API Quickstart

Working example notebooks are available in the example folder.

Propensity Score

Propensity Score Estimation

from causalml.propensity import ElasticNetPropensityModel

pm = ElasticNetPropensityModel(n_fold=5, random_state=42)
ps = pm.fit_predict(X, y)

Propensity Score Matching

from causalml.match import NearestNeighborMatch, create_table_one

psm = NearestNeighborMatch(replace=False,
                           ratio=1,
                           random_state=42)
matched = psm.match_by_group(data=df,
                             treatment_col=treatment_col,
                             score_cols=score_cols,
                             groupby_col=groupby_col)

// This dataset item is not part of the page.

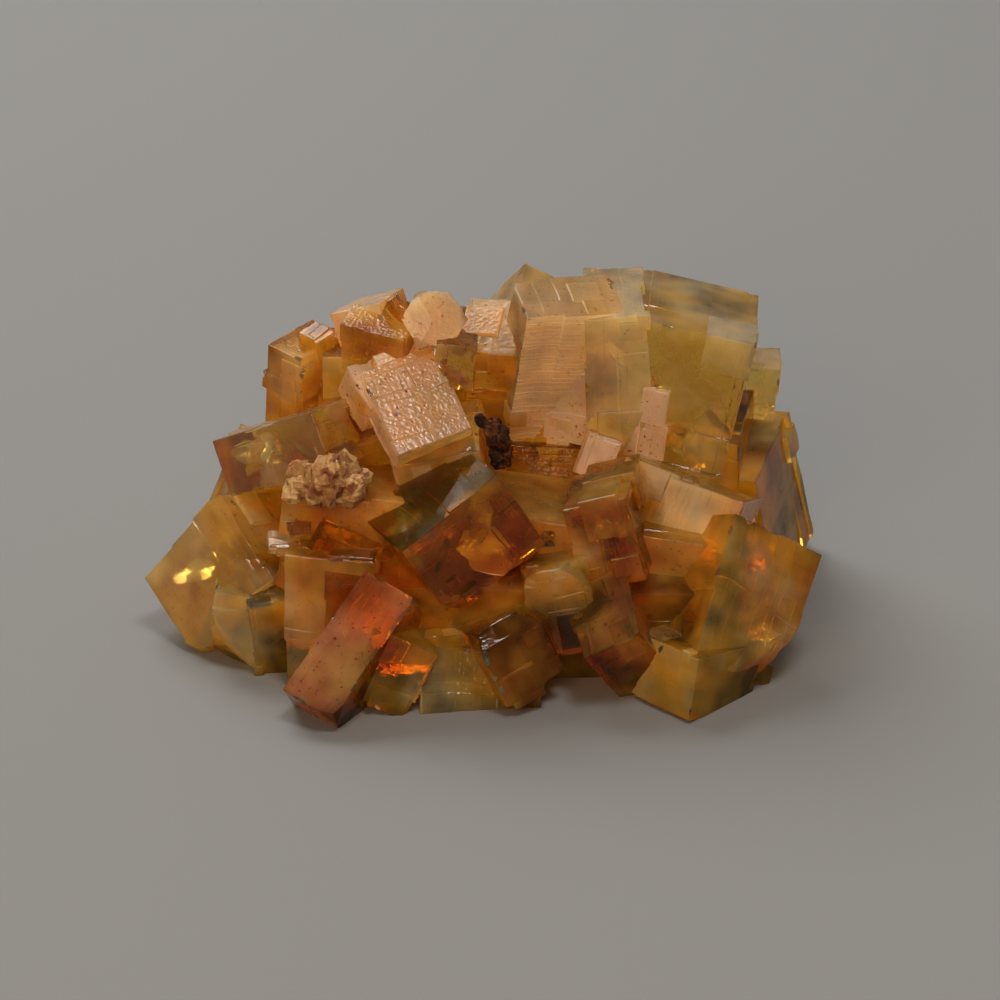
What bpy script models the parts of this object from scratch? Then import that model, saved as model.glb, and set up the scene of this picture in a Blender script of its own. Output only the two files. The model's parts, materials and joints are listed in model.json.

create_table_one(data=matched,
                 treatment_col=treatment_col,
                 features=covariates)

Average Treatment Effect (ATE) Estimation

Meta-learners and Uplift Trees

In addition to the Methodology section, you can find examples in the links below for Meta-Learner Algorithms and Tree-Based Algorithms

Meta-learners (S/T/X/R): meta_learners_with_synthetic_data.ipynb
Meta-learners (S/T/X/R) with multiple treatment: meta_learners_with_synthetic_data_multiple_treatment.ipynb
Comparing meta-learners across simulation setups: benchmark_simulation_studies.ipynb
Doubly Robust (DR) learner: dr_learner_with_synthetic_data.ipynb
TMLE learner: validation_with_tmle.ipynb
Uplift Trees: uplift_trees_with_synthetic_data.ipynb

from causalml.inference.meta import LRSRegressor
from causalml.inference.meta import XGBTRegressor, MLPTRegressor
from causalml.inference.meta import BaseXRegressor
from causalml.inference.meta import BaseRRegressor
from xgboost import XGBRegressor
from causalml.dataset import synthetic_data

y, X, treatment, _, _, e = synthetic_data(mode=1, n=1000, p=5, sigma=1.0)

lr = LRSRegressor()
te, lb, ub = lr.estimate_ate(X, treatment, y)
print('Average Treatment Effect (Linear Regression): {:.2f} ({:.2f}, {:.2f})'.format(te[0], lb[0], ub[0]))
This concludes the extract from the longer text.